PROVIDED MATERIAL

* Begin *

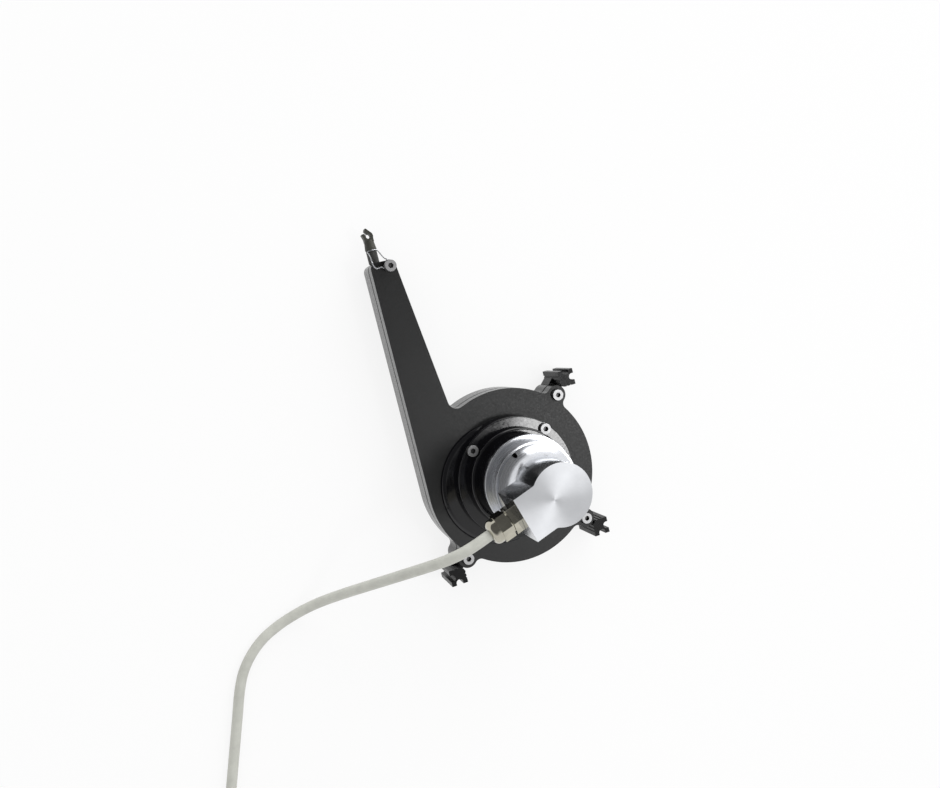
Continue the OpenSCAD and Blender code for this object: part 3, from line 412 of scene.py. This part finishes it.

* End *
* Begin *

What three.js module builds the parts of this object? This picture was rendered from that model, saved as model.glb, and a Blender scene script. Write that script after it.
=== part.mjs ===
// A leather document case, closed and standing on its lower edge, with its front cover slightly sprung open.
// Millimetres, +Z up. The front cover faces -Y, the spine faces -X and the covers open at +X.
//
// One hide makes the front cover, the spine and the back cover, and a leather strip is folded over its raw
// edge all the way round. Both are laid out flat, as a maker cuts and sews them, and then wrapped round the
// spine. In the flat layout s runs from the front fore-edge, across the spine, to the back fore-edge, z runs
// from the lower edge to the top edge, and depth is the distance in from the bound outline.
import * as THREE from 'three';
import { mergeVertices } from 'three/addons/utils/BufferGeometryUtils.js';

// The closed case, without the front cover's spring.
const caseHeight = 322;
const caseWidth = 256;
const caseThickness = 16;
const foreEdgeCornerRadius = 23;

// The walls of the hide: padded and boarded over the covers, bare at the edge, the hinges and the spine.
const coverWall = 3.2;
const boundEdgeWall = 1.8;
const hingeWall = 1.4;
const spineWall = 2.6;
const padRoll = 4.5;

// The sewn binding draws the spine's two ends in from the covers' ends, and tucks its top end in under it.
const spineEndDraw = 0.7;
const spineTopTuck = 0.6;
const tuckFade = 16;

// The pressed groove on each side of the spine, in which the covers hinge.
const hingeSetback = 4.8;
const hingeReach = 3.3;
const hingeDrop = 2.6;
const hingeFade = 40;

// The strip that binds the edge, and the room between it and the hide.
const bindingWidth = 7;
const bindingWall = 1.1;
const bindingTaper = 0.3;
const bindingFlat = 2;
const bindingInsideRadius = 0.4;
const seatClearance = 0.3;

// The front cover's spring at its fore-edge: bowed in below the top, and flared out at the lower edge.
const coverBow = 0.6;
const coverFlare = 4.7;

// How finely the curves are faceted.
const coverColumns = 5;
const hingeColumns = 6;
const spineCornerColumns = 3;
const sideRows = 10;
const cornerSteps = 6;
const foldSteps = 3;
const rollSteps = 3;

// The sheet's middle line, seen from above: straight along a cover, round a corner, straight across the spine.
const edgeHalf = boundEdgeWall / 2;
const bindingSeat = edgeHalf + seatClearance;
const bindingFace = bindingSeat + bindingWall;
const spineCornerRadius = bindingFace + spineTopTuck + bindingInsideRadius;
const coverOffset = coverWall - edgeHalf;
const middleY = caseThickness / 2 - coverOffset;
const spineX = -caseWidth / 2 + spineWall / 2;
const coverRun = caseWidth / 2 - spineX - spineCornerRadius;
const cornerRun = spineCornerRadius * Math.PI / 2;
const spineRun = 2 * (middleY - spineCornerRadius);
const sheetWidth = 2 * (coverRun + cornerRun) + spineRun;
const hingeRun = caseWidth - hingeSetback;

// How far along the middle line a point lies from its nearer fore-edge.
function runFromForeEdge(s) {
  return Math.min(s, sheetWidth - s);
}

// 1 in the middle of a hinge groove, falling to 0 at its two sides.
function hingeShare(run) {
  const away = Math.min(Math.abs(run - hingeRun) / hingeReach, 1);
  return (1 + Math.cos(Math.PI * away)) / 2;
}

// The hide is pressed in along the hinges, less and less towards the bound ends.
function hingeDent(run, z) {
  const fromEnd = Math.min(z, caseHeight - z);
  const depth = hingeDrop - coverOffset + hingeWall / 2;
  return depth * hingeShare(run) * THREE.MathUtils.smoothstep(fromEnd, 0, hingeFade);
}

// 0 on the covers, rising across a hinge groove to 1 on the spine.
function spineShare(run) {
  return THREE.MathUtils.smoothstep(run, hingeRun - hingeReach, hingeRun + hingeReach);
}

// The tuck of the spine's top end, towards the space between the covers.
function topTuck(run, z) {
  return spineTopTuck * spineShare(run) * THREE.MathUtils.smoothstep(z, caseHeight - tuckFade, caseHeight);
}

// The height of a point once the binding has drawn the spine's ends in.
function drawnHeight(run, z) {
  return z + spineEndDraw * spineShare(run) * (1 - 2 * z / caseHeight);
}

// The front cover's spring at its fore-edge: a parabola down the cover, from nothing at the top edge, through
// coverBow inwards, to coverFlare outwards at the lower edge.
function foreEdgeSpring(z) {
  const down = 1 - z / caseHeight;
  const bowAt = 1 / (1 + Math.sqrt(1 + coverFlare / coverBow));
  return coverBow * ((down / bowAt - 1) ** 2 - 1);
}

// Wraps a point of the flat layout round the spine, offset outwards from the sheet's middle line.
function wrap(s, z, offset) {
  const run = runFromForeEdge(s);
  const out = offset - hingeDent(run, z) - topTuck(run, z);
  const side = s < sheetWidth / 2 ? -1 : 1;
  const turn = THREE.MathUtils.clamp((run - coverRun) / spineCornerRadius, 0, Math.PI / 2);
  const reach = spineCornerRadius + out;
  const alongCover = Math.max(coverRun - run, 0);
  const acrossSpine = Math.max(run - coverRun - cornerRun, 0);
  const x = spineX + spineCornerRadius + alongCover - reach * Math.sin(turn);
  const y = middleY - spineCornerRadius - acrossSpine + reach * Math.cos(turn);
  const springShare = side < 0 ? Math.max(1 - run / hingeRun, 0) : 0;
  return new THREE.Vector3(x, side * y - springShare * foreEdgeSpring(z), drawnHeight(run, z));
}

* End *

Look through the entries above; copy each line where the string "Blender" appears.

FULL ANSWER
Continue the OpenSCAD and Blender code for this object: part 3, from line 412 of scene.py. This part finishes it.
What three.js module builds the parts of this object? This picture was rendered from that model, saved as model.glb, and a Blender scene script. Write that script after it.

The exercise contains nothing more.